Welcome to Justiceline, ThinkProgress Justice’s morning round-up of the latest legal news and developments. Remember to follow us on Twitter at @TPJustice.
- When he’s not busy claiming that Medicare is unconstitutional, Texas Gov. Rick Perry (R) likes to tout his tort reform law as a way to reduce health care costs. He’s wrong. Texas’ “costs have grown at a rate of 7.4 percent through 2004, the last year for which data is available. The average rate of growth for the entire country is 6.7 percent.”

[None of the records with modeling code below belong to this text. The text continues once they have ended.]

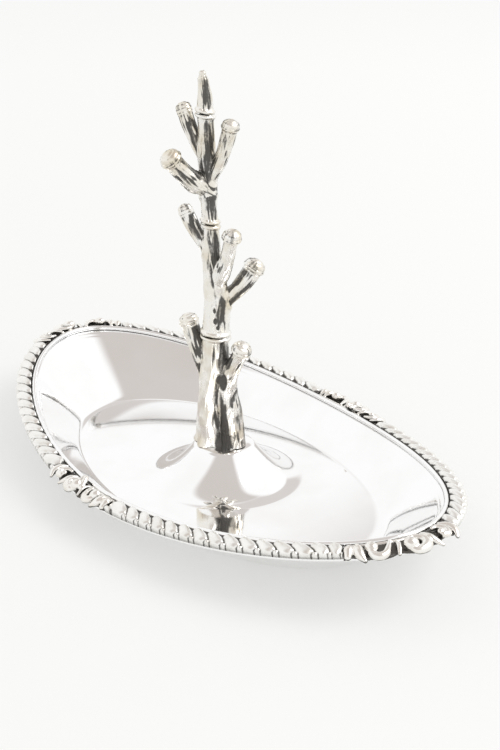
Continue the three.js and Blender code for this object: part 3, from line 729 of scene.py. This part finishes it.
neckShape = {"root": 0.4, "rootTo": 0.36, "neckTo": 0.9, "stop": 0.15, "steps": 40}
capShape = {"height": 0.72, "bulge": 0.4, "groove": 0.84, "gap": 0.1, "dome": 0.93, "domeFrom": 0.12,
            "lineDepth": 0.16, "lineAt": 0.62, "lineWidth": 0.07}


# A tapered neck, a ring, and a domed end with a turned line in it
def branchProfile(name, length):
    plan = branchPlan[name]
    end, ring, gap = treeSize["branchEnd"] * plan["end"] / 2, treeSize["ring"], capShape["gap"]
    cap = end * capShape["height"]
    ringFoot = length - cap - ring
    share = np.linspace(0, 1, neckShape["steps"])
    if name == secondStem:
        steps = pathLengths(branchPath(name))
        radii = np.interp(share * steps[-1], steps, stemCurve[:, 2])
    else:
        wide = treeSize["branch"] * plan["thick"] / 2
        slim = mix(neckShape["root"], 1, smoothStep(share, 0, neckShape["rootTo"]))
        radii = wide * mix(*plan["neck"], smoothStep(share, 0, neckShape["neckTo"])) * slim
    profile = [(0, 0)]
    profile += [(radius, part * (ringFoot - neckShape["stop"])) for radius, part in zip(radii, share)]
    bulge = ring * capShape["bulge"]
    for angle in np.linspace(-math.pi / 2, math.pi / 2, 9):
        across = end - bulge + bulge * math.cos(angle)
        profile.append((across, ringFoot + ring / 2 + ring / 2 * math.sin(angle)))
    profile.append((end * capShape["groove"], ringFoot + ring + gap))
    for angle in np.linspace(capShape["domeFrom"], math.pi / 2, 22):
        fromLine = (math.cos(angle) - capShape["lineAt"]) / capShape["lineWidth"]
        line = capShape["lineDepth"] * math.exp(-fromLine ** 2)
        radius = (end * capShape["dome"] - line) * math.cos(angle)
        height = (cap - gap - line) * math.sin(angle)
        profile.append((radius, ringFoot + ring + gap + height))
    profile[-1] = (0, length)
    return profile


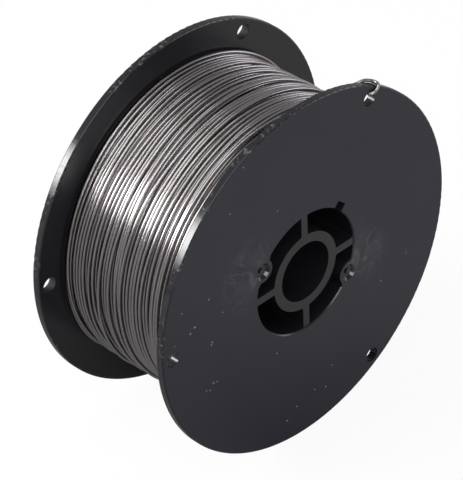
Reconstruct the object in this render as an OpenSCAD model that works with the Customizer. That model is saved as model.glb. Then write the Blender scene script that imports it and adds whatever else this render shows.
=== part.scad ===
// Small 100 mm spool of solid MIG welding wire: a one-piece moulded spool,
// and one length of wire wound on its barrel, whose end is hooked over the
// rim and into a rim hole.
// The spool's axis is Y, its origin is the middle of its bore, and the flange
// that the wire's end is hooked on faces -Y. Angles run from +X towards +Z.

/* [Flanges] */
// Outer diameter of both flanges
flange_d = 99; // [96:0.5:102]
// Thickness of each flange
flange_t = 2.2; // [1.6:0.1:3]
// Radius on the two edges of each rim
rim_edge_r = 0.35; // [0.1:0.05:0.6]
// Overall width over both flanges
spool_w = 45; // [40:0.5:50]

/* [Hub] */
// Diameter of the bore that the spindle goes through
bore_d = 16.5; // [15:0.1:18]
// Wall of the hub tube around the bore
hub_wall = 2.65; // [2:0.05:3.2]
// Inner diameter of the barrel, which is also the opening in each flange
barrel_id = 34; // [32:0.5:36]
// Wall of the barrel that the wire is wound on
barrel_wall = 2; // [1.5:0.1:3]
// Depth that the hub tube and its spokes stay below each face
hub_recess = 0.4; // [0:0.1:1]
// Number of spokes between the hub tube and the barrel
spoke_n = 4; // [3:1:6]
// Thickness of a spoke
spoke_t = 2.1; // [1.5:0.1:3]
// Radius of the fillets where the spokes meet the tube and the barrel
spoke_fillet = 0.5; // [0.2:0.1:0.8]
// Chamfer on the edge of each flange opening
opening_chamfer = 0.3; // [0.1:0.05:0.5]

/* [Gates] */
// Angle of the first gate boss, with a second one opposite
gate_angle = 150; // [120:1:160]
// Radius of a gate boss
gate_boss_r = 3.2; // [2.8:0.1:3.4]
// Distance of a gate boss from the axis
gate_boss_at = 17.3; // [17:0.1:18]
// Length of a gate boss along the barrel
gate_boss_l = 8; // [4:0.5:12]
// Radius of the fillets where a gate boss leaves the barrel
gate_fillet = 1; // [0.4:0.1:1.5]
// Diameter of the round recess in a gate boss
gate_recess_d = 4.6; // [3:0.1:5]
// Diameter of the recess at its bottom
gate_floor_d = 3.2; // [2.6:0.1:4.4]
// Depth of the recess
gate_recess_deep = 0.7; // [0.4:0.1:1]
// Diameter of the gate stub that is left in the recess
gate_stub_d = 1.5; // [1:0.1:2.4]
// Height that the gate stub stands off the bottom of the recess
gate_stub_h = 0.4; // [0.2:0.05:0.4]

/* [Holes and slot] */
// Number of wire holes near the rim of each flange
rim_hole_n = 3; // [2:1:6]
// Diameter of a wire hole
rim_hole_d = 4; // [3:0.1:5]
// Material left between a wire hole and the rim
rim_hole_edge = 1.5; // [1:0.1:3]
// Angle of the first wire hole
rim_hole_angle = 60; // [40:1:80]
// Angle of the starting slot that the wire's inner end is held in
slot_angle = 48; // [30:1:60]
// Width of the starting slot
slot_w = 3.2; // [1.5:0.1:4]
// Depth of the starting slot into the flange, beyond the barrel
slot_over = 0.2; // [0.1:0.1:1]
// Length of the starting slot along the barrel
slot_l = 5; // [3:0.5:10]
// Width of the parting line on the rims
seam_w = 0.4; // [0.2:0.1:1]
// Height of the parting line on the rims
seam_h = 0.12; // [0.05:0.01:0.3]

/* [Wire] */
// Diameter of the welding wire
wire_d = 0.9; // [0.6:0.1:1.2]
// Depth of the winding on the barrel, in layers of wire
layer_n = 26; // [10:1:28]
// Height that each layer adds, as its wires sink between those below
layer_h = 0.81; // [0.6:0.01:0.85]
// Smallest gap between neighbouring turns of the top layer
turn_gap = 0.2; // [0:0.01:0.3]
// Clearance of the hooked end from the rim and the flange face
hook_gap = 0.05; // [0.05:0.05:0.3]
// Length of wire that stands out behind the hole it is hooked into
hook_end = 1.2; // [0.5:0.1:3]

/* [Hidden] */
$fn = 96;
slip = 0.01;
flange_r = flange_d / 2;
front_y = -spool_w / 2;
inner_y = front_y + flange_t;
bore_r = bore_d / 2;
hub_r = bore_r + hub_wall;
opening_r = barrel_id / 2;
barrel_r = opening_r + barrel_wall;
rim_hole_r = rim_hole_d / 2;
rim_hole_at = flange_r - rim_hole_edge - rim_hole_r;
wire_r = wire_d / 2;
traverse = spool_w - 2 * flange_t;
top_r = barrel_r + wire_r + (layer_n - 1) * layer_h;
turn_n = floor((traverse - wire_d) / (wire_d + turn_gap)) + 1;
turn_pitch = (traverse - wire_d) / (turn_n - 1);

// A solid of constant section along the spool's axis, from y to y + length
module along_axis(y, length) {
    translate([0, y, 0])
        rotate([-90, 0, 0])
            mirror([0, 1, 0])
                linear_extrude(length)
                    children();
}

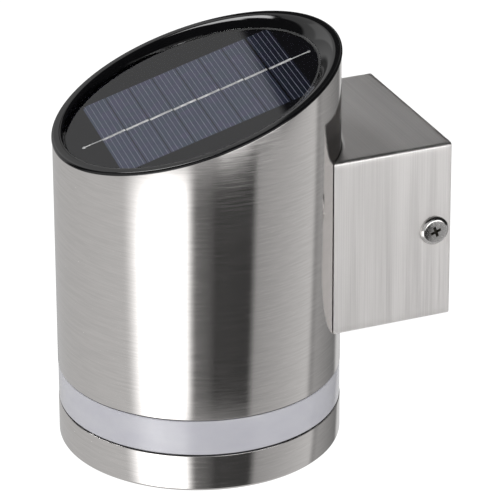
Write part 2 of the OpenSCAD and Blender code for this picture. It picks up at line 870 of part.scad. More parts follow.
// Pressed steel shell of the slide switch, on the inner face of the base plate
module switch_body() {
    z0 = plate_top + seat;
    at_lamp() color([0.7, 0.7, 0.68]) translate([0, switch_y, z0]) difference() {
        translate([-switch_w / 2, -switch_d / 2, 0]) cube([switch_w, switch_d, switch_h]);
        translate([-switch_w / 2 + switch_t, -switch_d / 2 + switch_t, -over])
            cube([switch_w - 2 * switch_t, switch_d - 2 * switch_t, switch_h - switch_t + over]);
    }
}

// The slide, shown in its off position
module switch_slide() {
    low = plate_low - knob_out;
    at_lamp() color([0.85, 0.85, 0.85]) translate([-switch_travel / 2, switch_y, 0]) {
        translate([-knob_w / 2, -knob_d / 2, low]) cube([knob_w, knob_d, plate_top - low + slot_slip]);
        translate([-collar_w / 2, -collar_d / 2, plate_top + slot_slip])
            cube([collar_w, collar_d, knob_collar_h]);
        for (i = [0 : knob_ribs - 1]) {
            x = ((i + 1 / 2) / knob_ribs - 1 / 2) * knob_w;
            translate([x - knob_rib / 2, -knob_d / 2, low - knob_rib]) cube([knob_rib, knob_d, 2 * knob_rib]);
        }
    }
}

module switch_leads() {
    top = plate_top + seat + switch_h;
    at_lamp() color([0.1, 0.1, 0.1])
        for (s = [-1, 1]) {
            wire([[s * lead_gap / 2, switch_y, top],
                [s * lead_gap / 2, switch_y, top + lead_bend + lead_r],
                [s * lead_gap / 2, switch_lead_y, top + lead_bend + lead_r + lead_rise],
                [s * lead_gap / 2, switch_lead_y, roof_low],
                [s * lead_gap / 2, switch_lead_in, pcb_low - lead_rise / 2],
                [s * lead_gap / 2, switch_lead_in, pcb_low]]);
        }
}

// Space that the tube takes, with a clearance around it
module tube_space(room) {
    translate([0, -axis_to_wall, -tall]) cylinder(r = tube_r + room, h = 2 * tall);
}

// Folded square box: open at the wall, its other end cut to the tube
module arm_box() {
    color([0.78, 0.77, 0.75]) difference() {
        rotate([90, 0, 0]) linear_extrude(axis_to_wall) difference() {
            rounded_square(arm_w, arm_h, arm_round);
            square([arm_w - 2 * arm_wall, arm_h - 2 * arm_wall], center = true);
        }
        tube_space(arm_slip);
        side_holes(bolt_r + hole_slip);
    }
}

module side_holes(r) {
    translate([0, -side_screw_y, 0]) rotate([0, 90, 0]) cylinder(r = r, h = 2 * arm_w, center = true);
}

// Curved plate inside the arm's front end, with two flanges along the arm's sides
module arm_saddle() {
    inner_w = arm_w - 2 * arm_wall - 2 * arm_slip;
    inner_h = arm_h - 2 * arm_wall - 2 * arm_slip;
    touch_y = -axis_to_wall + sqrt(pow(tube_r + arm_slip, 2) - pow(inner_w / 2, 2));
    color([0.7, 0.7, 0.7]) difference() {
        union() {
            intersection() {
                translate([0, -axis_to_wall, -inner_h / 2])
                    cylinder(r = tube_r + arm_slip + saddle_t, h = inner_h);
                translate([-inner_w / 2, -axis_to_wall, -inner_h / 2])
                    cube([inner_w, axis_to_wall, inner_h]);
            }
            for (s = [-1, 1]) {
                translate([s * (inner_w - saddle_t) / 2 - saddle_t / 2, touch_y - saddle_t, -inner_h / 2])
                    cube([saddle_t, saddle_reach + saddle_t, inner_h]);
            }
        }
        tube_space(arm_slip);
        translate([0, -axis_to_wall, foot_z]) bolt_holes(bolt_r + hole_slip);
    }
}

// Bolts from inside the tube; the flat head bears on the chassis tongue
module arm_bolts() {
    at_lamp() color([0.72, 0.72, 0.7])
        for (s = [-1, 1]) {
            translate([0, bolt_seat_y, arm_mid + s * bolt_pitch / 2]) rotate([90, 0, 0])
                pan_screw(bolt_r, nut_y + nut_t + bolt_past - bolt_seat_y, bolt_head_r, bolt_head_h, 1);
        }
}

module arm_nuts() {
    at_lamp() color([0.72, 0.72, 0.7])
        for (s = [-1, 1]) {
            translate([0, nut_y, arm_mid + s * bolt_pitch / 2]) rotate([-90, 0, 0])
                hex_nut(nut_across, nut_t, bolt_r + thread_slip);
        }
}

// Plate screwed to the wall, with a flange forward along each side of the arm
module wall_plate() {
    plate_w = arm_w - 2 * arm_wall - 2 * plate_slip;
    plate_h = arm_h - 2 * arm_wall - 2 * plate_slip;
    color([0.68, 0.68, 0.68]) difference() {
        union() {
            rotate([90, 0, 0]) rounded_plate(plate_w, plate_h, arm_round, arm_wall);
            for (s = [-1, 1]) {
                translate([s * (plate_w - arm_wall) / 2 - arm_wall / 2, -flange_reach / 2, 0])
                    rotate([90, 0, 90]) rounded_plate(flange_reach, flange_h, arm_round, arm_wall);
            }
        }
        for (s = [-1, 1]) {
            translate([0, over, s * wall_pitch / 2]) rotate([90, 0, 0])
                cylinder(d = wall_hole_d, h = arm_wall + 2 * over);
        }
        side_holes(bolt_r + hole_slip / 2);
    }
}

module flange_nuts() {
    color([0.72, 0.72, 0.7])
        for (s = [-1, 1]) {
            translate([s * (flange_in - seat), -side_screw_y, 0]) rotate([0, -s * 90, 0])
                hex_nut(nut_across, flange_nut_t, bolt_r + thread_slip);
        }
}

module side_screws() {
    color([0.8, 0.8, 0.8])
        for (s = [-1, 1]) {
            translate([s * (arm_w / 2 + seat), -side_screw_y, 0]) rotate([0, s * 90, 0])
                pan_screw(bolt_r, side_shank, bolt_head_r, bolt_head_h, 1);
        }
}

tube_body();
solar_bezel();
panel_seal();
panel_board();
solar_cells();
cell_ribbons();
panel_resin();
panel_leads();
chassis();
control_board();
board_screws();
charge_chip();
choke_coil();
board_capacitor();
contact_plates();
battery_left();
battery_right();
battery_springs();
battery_leads();
led_board();
leds();
led_leads();
reflector();
light_ring();
upper_gasket();
lower_gasket();
base_skirt();
base_plate();
base_screws();
battery_door();
door_seal();
door_screws();
switch_body();
switch_slide();
switch_leads();
arm_box();
arm_saddle();
arm_bolts();
arm_nuts();
wall_plate();
flange_nuts();
side_screws();
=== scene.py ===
# Solar fence light: brushed steel tube with a slanted solar head, a frosted ring and a square arm.
# Everything is in metres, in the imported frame: the wall is at y = 0, +Z is up.
import math

import bmesh
import bpy
import numpy as np
from mathutils import Matrix, Vector


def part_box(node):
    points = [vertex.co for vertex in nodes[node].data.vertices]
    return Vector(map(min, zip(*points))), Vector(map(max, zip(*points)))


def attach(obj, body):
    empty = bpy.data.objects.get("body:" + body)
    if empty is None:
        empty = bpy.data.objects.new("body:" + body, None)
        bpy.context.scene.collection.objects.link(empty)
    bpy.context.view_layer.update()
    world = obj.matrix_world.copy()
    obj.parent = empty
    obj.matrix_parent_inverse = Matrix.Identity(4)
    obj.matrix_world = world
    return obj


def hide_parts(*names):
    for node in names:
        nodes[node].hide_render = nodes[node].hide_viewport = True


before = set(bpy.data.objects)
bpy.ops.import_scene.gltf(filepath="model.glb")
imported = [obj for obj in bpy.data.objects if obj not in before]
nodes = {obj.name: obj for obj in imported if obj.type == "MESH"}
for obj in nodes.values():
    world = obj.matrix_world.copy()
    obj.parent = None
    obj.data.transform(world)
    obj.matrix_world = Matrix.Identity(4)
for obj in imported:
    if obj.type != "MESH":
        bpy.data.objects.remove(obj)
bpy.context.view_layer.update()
print("frame loaded:", len(nodes), "nodes")

mm = 0.001
scene = bpy.context.scene
scene.view_settings.view_transform = "Standard"

# Where the lamp stands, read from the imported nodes
tubeLow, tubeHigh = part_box("tube_body")
lamp = {
    "axisX": (tubeLow.x + tubeHigh.x) / 2,
    "axisY": (tubeLow.y + tubeHigh.y) / 2,
    "footZ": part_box("base_skirt")[0].z,
    "radius": (tubeHigh.x - tubeLow.x) / 2,
    "wall": 1.0 * mm,
    "cutHeight": 98.0 * mm,  # above the foot, on the tube's axis
    "cutAngle": math.radians(18),
    "cutTurn": math.radians(6),  # the head is turned this much about the axis, against the arm
}
slope = math.tan(lamp["cutAngle"])
lampFoot = np.array([lamp["axisX"], lamp["axisY"], lamp["footZ"]])
# Level ways up the slope and across it, then the ways up along the panel's face and out of it
uphill = np.array([math.sin(lamp["cutTurn"]), math.cos(lamp["cutTurn"]), 0.0])
across = np.array([math.cos(lamp["cutTurn"]), -math.sin(lamp["cutTurn"]), 0.0])
faceUp = uphill * math.cos(lamp["cutAngle"]) + np.array([0, 0, math.sin(lamp["cutAngle"])])
faceOut = np.array([0, 0, math.cos(lamp["cutAngle"])]) - uphill * math.sin(lamp["cutAngle"])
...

- A Perry apologist at the National Review claims that Perry’s belief that “federal laws regulating the environment, regulating guns, protecting civil rights, establishing the massive programs and Medicare and Medicaid, creating national minimum wage laws, [and] establishing national labor laws” are unconstitutional is “about as mainstream of a conservative position on constitutional law as there is.” That means that Justice Antonin Scalia, who disagrees with Perry on all of this, is a radical leftist, or something.
- Two new studies suggest that sex offender registries do little, if anything, to reduce recidivism among registrants.
- The Washington Post reminds us that the Senate went on a five week vacation without confirming 20 judicial nominees waiting for a confirmation vote.
- The Sixth Circuit upheld an American soldier’s conviction for killing an Iraqi family while he was stationed in that country.